• [CHALLENGE]
Copy exactly the lines of the material below that run from the one containing "parts = cap_parts()" through the one containing "cad_parts[node].hide_render = cad_parts[node].hide_viewport". Copy no other lines.

• [STORED ROWS]
※

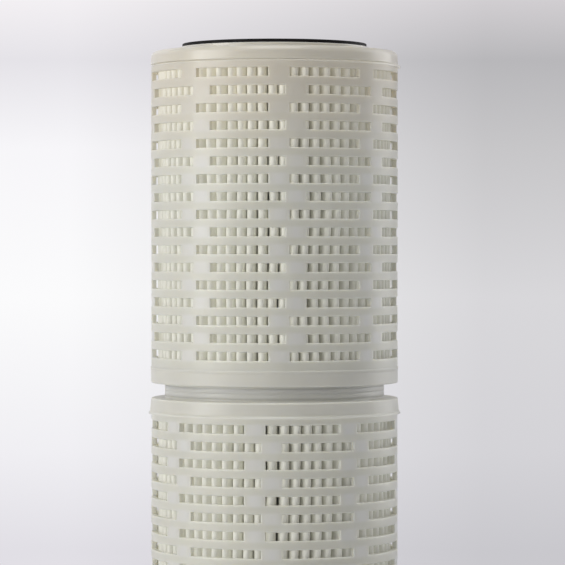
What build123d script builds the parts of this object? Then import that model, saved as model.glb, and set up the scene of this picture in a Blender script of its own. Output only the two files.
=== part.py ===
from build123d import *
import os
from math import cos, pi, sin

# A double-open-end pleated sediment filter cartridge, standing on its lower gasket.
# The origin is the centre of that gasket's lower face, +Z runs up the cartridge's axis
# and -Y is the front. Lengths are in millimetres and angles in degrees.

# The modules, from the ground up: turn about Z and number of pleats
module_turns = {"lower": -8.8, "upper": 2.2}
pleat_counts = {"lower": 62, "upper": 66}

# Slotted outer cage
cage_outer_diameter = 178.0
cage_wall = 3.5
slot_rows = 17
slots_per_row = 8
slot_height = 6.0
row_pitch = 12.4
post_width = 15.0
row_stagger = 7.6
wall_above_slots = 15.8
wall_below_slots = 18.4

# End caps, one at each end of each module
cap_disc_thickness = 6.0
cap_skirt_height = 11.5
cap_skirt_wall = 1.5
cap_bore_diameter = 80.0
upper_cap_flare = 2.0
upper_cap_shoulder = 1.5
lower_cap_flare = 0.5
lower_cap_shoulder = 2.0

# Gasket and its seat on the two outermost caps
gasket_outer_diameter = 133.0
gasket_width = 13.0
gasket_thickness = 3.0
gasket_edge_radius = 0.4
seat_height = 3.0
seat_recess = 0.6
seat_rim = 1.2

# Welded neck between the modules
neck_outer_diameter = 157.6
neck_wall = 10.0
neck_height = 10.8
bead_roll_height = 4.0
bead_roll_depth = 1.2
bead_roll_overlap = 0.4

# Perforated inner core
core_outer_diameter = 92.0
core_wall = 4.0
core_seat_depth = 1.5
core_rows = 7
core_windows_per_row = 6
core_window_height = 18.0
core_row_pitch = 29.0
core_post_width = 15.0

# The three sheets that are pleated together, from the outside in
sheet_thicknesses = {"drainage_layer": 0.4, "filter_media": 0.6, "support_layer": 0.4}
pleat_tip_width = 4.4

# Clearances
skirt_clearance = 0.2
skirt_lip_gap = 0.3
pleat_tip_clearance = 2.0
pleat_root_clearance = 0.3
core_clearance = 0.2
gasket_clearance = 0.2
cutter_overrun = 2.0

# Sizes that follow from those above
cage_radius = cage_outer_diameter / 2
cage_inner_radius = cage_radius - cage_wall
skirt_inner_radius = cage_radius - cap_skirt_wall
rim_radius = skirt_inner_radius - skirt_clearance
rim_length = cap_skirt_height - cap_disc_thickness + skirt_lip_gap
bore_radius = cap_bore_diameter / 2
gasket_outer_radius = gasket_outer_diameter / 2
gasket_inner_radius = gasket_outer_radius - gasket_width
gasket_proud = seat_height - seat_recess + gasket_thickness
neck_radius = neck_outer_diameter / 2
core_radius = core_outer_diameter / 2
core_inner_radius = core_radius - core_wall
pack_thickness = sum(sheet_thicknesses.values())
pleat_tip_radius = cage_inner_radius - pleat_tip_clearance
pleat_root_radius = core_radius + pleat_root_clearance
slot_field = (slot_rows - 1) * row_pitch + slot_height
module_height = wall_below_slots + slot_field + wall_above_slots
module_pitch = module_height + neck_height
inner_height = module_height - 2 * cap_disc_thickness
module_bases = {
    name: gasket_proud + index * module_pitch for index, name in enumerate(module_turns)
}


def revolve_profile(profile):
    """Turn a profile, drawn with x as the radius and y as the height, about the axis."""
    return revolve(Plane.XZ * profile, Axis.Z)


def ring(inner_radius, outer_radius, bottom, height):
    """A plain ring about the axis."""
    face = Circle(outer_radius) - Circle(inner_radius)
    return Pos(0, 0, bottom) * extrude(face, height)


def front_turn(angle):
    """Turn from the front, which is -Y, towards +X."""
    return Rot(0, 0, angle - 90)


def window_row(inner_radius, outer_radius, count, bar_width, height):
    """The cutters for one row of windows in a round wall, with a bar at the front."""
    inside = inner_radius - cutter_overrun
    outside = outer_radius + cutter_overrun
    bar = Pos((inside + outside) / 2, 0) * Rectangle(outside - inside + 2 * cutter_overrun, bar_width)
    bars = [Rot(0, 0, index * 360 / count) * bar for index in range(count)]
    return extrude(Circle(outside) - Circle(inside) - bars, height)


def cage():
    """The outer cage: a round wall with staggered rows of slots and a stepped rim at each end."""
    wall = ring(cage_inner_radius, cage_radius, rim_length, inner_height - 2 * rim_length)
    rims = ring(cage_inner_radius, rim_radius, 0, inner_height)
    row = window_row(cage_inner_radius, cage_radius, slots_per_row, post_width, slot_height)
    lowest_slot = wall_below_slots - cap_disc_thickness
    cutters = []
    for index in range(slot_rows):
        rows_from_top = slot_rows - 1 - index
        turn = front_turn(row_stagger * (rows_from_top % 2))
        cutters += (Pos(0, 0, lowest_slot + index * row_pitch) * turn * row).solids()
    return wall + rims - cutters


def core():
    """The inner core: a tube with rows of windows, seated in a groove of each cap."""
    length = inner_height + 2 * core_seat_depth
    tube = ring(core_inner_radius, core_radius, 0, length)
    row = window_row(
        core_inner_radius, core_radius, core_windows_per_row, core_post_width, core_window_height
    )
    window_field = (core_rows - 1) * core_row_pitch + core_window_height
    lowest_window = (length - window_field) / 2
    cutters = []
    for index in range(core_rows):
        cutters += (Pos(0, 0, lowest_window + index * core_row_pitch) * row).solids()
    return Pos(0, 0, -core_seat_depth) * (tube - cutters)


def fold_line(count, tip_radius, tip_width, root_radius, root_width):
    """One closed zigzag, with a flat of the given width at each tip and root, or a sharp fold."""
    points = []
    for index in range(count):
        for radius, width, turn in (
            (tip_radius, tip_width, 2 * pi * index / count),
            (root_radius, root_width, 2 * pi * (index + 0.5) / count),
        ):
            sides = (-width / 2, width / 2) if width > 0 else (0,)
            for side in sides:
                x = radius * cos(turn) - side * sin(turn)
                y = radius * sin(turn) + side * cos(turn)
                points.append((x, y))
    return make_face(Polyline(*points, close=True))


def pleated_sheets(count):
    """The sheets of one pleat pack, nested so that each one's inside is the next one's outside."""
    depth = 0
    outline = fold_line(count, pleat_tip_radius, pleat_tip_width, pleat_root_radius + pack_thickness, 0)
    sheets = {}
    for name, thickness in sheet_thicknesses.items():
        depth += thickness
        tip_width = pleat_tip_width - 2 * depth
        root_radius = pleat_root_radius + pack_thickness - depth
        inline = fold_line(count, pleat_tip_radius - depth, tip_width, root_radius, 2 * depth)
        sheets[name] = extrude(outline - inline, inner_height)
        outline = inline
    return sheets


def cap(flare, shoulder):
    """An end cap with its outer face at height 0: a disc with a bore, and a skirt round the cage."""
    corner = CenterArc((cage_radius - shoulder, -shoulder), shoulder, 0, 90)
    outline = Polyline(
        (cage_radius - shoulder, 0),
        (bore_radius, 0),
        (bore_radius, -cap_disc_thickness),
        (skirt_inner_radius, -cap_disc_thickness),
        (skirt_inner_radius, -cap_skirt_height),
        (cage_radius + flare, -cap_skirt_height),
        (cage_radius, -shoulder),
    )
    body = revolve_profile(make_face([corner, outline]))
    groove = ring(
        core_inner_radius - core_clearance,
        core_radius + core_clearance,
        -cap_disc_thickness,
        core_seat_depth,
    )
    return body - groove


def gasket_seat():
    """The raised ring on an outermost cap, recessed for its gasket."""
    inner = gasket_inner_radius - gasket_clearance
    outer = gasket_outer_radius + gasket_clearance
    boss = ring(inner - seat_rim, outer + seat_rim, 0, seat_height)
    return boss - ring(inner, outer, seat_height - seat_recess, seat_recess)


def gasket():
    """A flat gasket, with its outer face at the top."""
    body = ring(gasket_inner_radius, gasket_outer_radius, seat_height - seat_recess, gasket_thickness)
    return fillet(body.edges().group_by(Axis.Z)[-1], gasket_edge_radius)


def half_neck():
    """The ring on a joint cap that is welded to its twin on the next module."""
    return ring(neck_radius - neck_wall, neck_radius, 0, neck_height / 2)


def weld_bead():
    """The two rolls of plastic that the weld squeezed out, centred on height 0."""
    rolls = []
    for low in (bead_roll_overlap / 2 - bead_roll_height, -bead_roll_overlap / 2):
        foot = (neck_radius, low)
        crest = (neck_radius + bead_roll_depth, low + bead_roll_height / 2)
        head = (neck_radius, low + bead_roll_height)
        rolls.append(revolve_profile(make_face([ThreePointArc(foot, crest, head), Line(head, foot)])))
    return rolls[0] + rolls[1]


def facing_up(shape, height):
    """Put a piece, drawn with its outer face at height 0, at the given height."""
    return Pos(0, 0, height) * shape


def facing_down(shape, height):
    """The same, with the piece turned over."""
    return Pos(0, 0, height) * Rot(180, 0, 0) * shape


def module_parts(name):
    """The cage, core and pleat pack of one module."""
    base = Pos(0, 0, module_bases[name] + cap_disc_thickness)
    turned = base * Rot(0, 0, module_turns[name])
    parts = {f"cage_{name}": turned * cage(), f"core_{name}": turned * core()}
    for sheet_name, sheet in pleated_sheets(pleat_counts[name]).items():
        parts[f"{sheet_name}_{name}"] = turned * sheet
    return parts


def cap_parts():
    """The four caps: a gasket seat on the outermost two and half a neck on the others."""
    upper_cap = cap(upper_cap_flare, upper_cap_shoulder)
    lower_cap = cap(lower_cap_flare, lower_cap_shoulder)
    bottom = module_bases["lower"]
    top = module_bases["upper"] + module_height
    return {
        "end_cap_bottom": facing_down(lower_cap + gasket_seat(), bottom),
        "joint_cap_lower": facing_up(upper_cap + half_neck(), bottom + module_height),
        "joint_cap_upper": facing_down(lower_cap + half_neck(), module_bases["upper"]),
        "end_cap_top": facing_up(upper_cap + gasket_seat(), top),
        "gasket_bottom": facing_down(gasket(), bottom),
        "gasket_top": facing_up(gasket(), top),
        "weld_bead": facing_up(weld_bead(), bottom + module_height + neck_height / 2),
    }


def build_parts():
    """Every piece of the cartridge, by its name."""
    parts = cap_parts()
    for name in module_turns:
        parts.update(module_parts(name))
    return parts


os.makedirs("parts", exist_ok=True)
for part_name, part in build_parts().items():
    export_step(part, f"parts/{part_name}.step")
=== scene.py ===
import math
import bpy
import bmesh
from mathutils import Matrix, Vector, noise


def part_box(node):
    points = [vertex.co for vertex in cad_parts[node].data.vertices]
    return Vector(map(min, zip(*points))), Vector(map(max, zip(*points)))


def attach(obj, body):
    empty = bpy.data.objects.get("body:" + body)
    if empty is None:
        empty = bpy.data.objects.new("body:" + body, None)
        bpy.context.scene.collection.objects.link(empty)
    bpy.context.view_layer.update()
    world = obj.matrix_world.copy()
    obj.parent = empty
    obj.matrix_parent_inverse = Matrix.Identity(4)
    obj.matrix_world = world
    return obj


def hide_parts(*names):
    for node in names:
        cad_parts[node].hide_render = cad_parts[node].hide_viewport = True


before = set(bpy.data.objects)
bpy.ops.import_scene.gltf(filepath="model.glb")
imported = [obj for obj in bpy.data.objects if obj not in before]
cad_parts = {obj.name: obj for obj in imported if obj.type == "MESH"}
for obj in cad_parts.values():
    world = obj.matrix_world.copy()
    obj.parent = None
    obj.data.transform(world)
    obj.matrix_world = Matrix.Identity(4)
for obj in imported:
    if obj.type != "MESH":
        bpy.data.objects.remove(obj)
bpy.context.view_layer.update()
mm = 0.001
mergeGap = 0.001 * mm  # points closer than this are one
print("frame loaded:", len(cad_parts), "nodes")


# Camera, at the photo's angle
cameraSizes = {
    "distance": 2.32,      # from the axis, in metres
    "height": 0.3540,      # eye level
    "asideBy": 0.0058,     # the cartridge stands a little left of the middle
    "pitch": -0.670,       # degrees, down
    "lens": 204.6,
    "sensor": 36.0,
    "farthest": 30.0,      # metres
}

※

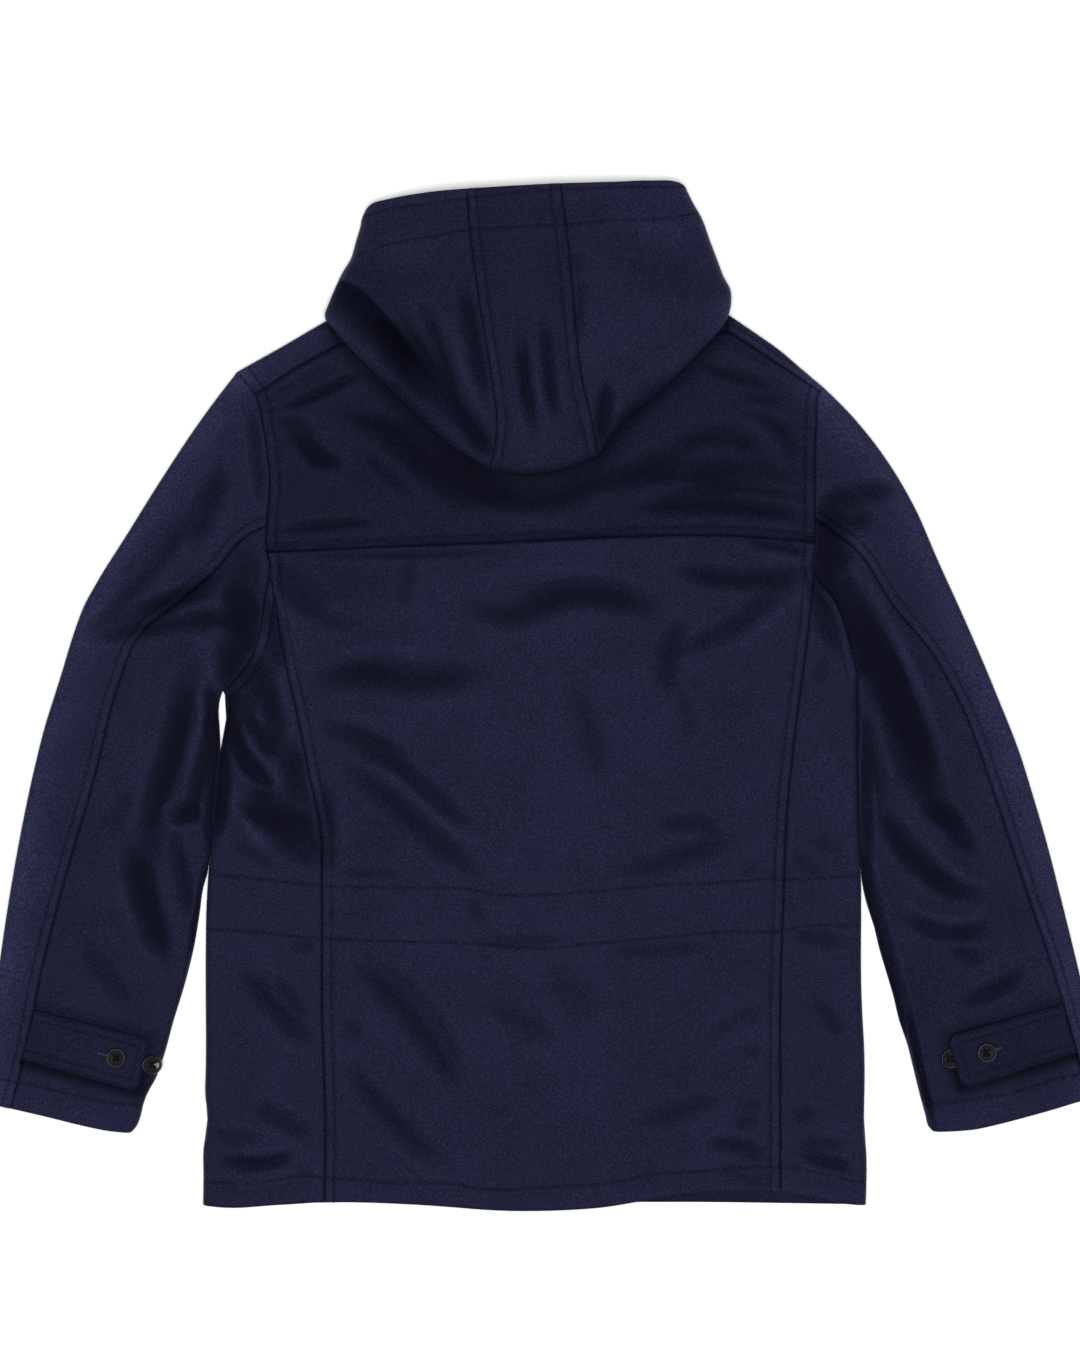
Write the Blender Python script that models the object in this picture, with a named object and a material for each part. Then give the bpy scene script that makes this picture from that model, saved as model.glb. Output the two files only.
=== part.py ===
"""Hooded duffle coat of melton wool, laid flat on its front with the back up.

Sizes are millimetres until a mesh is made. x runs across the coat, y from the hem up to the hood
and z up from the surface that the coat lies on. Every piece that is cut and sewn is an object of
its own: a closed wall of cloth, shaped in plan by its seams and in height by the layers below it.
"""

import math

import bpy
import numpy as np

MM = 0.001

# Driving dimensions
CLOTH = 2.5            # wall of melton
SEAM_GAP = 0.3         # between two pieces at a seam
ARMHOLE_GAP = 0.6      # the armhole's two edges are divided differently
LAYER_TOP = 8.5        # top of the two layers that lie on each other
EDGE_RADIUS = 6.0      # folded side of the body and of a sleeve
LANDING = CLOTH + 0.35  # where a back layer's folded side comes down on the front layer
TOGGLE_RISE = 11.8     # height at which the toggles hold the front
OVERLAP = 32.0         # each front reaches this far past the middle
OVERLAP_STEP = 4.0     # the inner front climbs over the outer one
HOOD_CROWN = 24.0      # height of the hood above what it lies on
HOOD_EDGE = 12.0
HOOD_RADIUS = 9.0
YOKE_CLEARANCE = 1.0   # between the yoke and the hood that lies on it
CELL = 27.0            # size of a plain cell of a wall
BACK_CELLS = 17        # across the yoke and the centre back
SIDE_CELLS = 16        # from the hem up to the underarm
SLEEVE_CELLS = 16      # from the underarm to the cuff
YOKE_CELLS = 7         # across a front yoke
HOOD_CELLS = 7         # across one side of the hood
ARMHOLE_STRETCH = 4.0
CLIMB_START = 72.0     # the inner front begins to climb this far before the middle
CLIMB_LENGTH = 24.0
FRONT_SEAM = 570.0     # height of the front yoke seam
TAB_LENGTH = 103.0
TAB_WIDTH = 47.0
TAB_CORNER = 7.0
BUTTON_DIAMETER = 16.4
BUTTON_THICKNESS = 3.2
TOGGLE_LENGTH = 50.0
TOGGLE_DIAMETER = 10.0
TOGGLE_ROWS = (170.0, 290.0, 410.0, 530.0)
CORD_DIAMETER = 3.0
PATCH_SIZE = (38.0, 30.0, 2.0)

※

• [EXPECTED OUTPUT]
    parts = cap_parts()
    for name in module_turns:
        parts.update(module_parts(name))
    return parts


os.makedirs("parts", exist_ok=True)
for part_name, part in build_parts().items():
    export_step(part, f"parts/{part_name}.step")
=== scene.py ===
import math
import bpy
import bmesh
from mathutils import Matrix, Vector, noise


def part_box(node):
    points = [vertex.co for vertex in cad_parts[node].data.vertices]
    return Vector(map(min, zip(*points))), Vector(map(max, zip(*points)))


def attach(obj, body):
    empty = bpy.data.objects.get("body:" + body)
    if empty is None:
        empty = bpy.data.objects.new("body:" + body, None)
        bpy.context.scene.collection.objects.link(empty)
    bpy.context.view_layer.update()
    world = obj.matrix_world.copy()
    obj.parent = empty
    obj.matrix_parent_inverse = Matrix.Identity(4)
    obj.matrix_world = world
    return obj


def hide_parts(*names):
    for node in names:
        cad_parts[node].hide_render = cad_parts[node].hide_viewport = True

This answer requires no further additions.